ドイツのアウディはこのほど、「R18 e-tron quattro」2014年モデルのコックピットについて発表した。新しいシートポジションにより視認性が向上し、より確かなアクティブセイフティを確保しているという。
今日のレースでは、ドライバーがレース中に行う作業が増えている。これまでと同じレベルで安全性の確保、スピードの制御、そして正確なドライビングに注意を払うだけでなく、燃費を向上させる作業も求められるのだという。2014年FIA世界耐久選手権(WEC)では、1ラップあたりの最大燃料消費量規制が実施され、違反はペナルティの対象となる。
これに関して、アウディではドライバーの負担軽減策への検討を重ねてきた。その結果、ペダル類からステアリングホイールの機能、操作パネルに至るまで、コックピットのあらゆる部分を一新することになったという。レギュレーションの変更にともない、シートポジションも刷新された。
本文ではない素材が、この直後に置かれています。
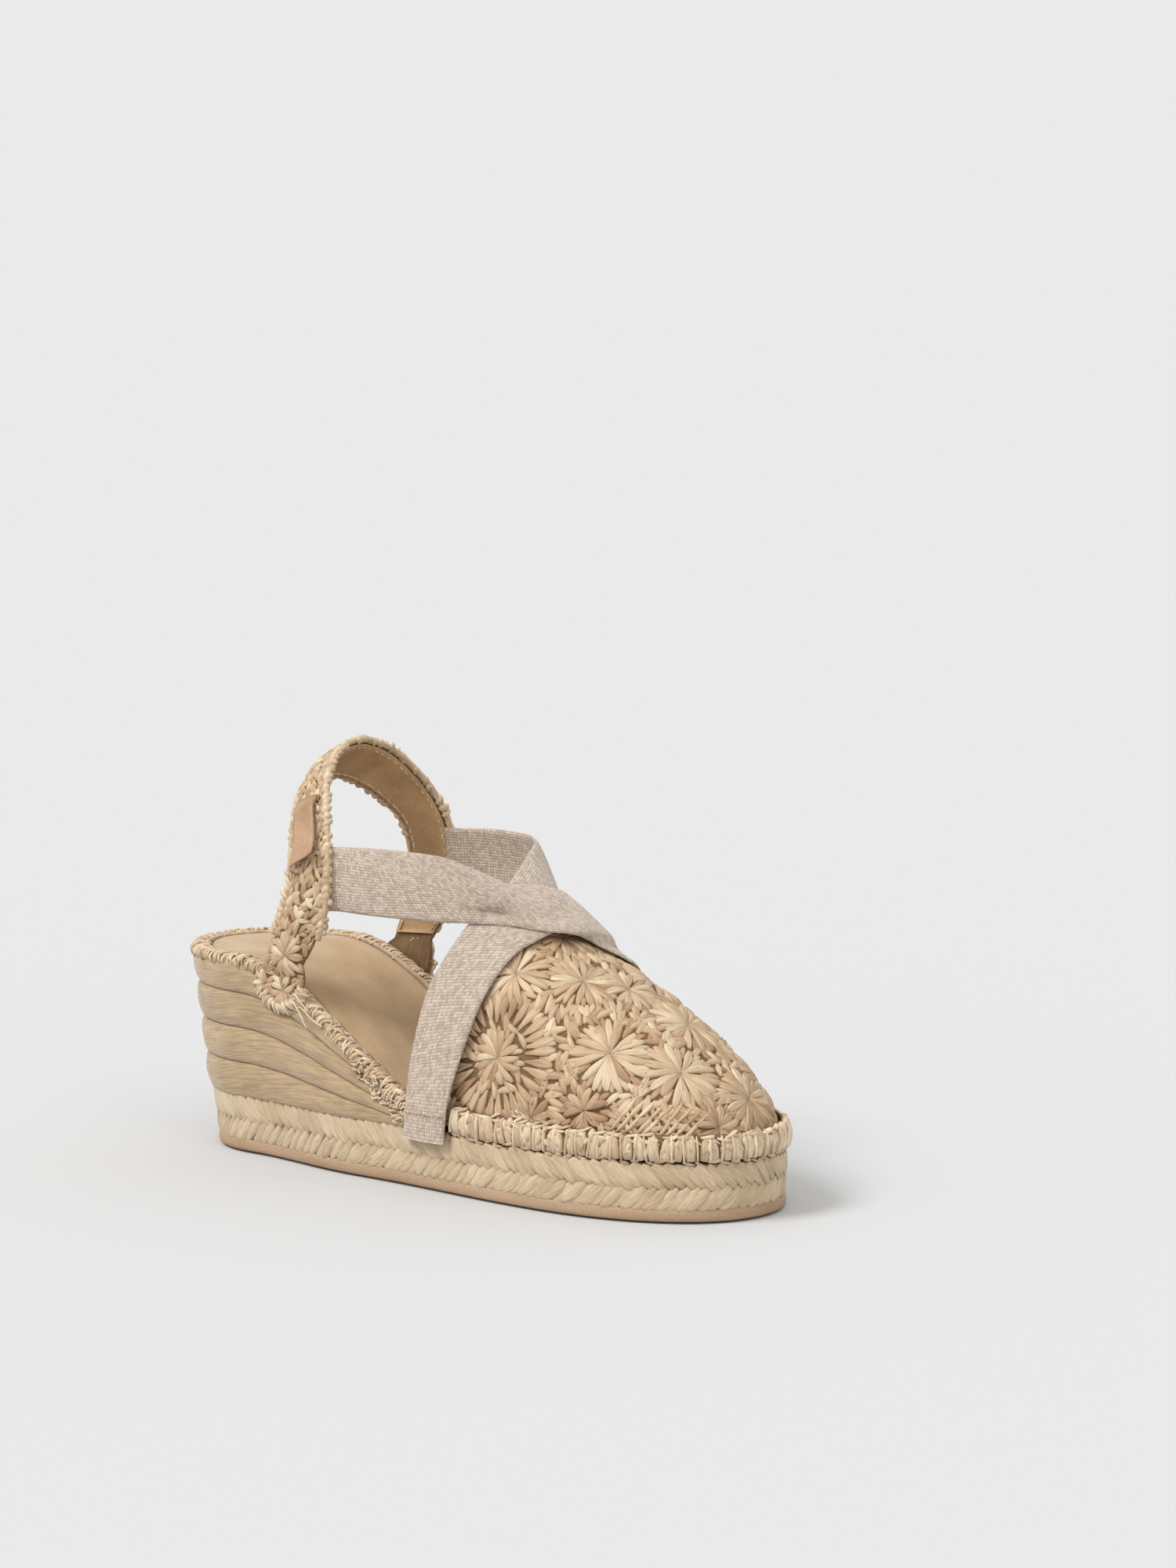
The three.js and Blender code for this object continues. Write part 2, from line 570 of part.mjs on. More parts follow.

革新的な変化は足もとから始まり、クラッチペダルが廃止された。クラッチ操作はステアリングホイールに取り付けたパドルで行う。アウディ ファクトリードライバーのルーカス ディ グラッシ氏は、この方式のアドバンテージについて、「別カテゴリーのマシンで、すでにこの方式を経験していますが、これまでよりクラッチ操作が簡単になりました」とコメントしている。
インパネやステアリングホイールの操作系も新しくなった。ドライバーが頻繁に操作するものは、ステアリングから手を離さずに操作できるようになっている。また、新しく開発されたマルチファンクション ロータリースイッチがステアリングホイールに装着され、ドライバーは2つのプッシュボタンを操作するだけで、マシンのバランス調整に重要な、トラクションコントロールとブレーキ制動力配分の機能を切り替えることができるようになった。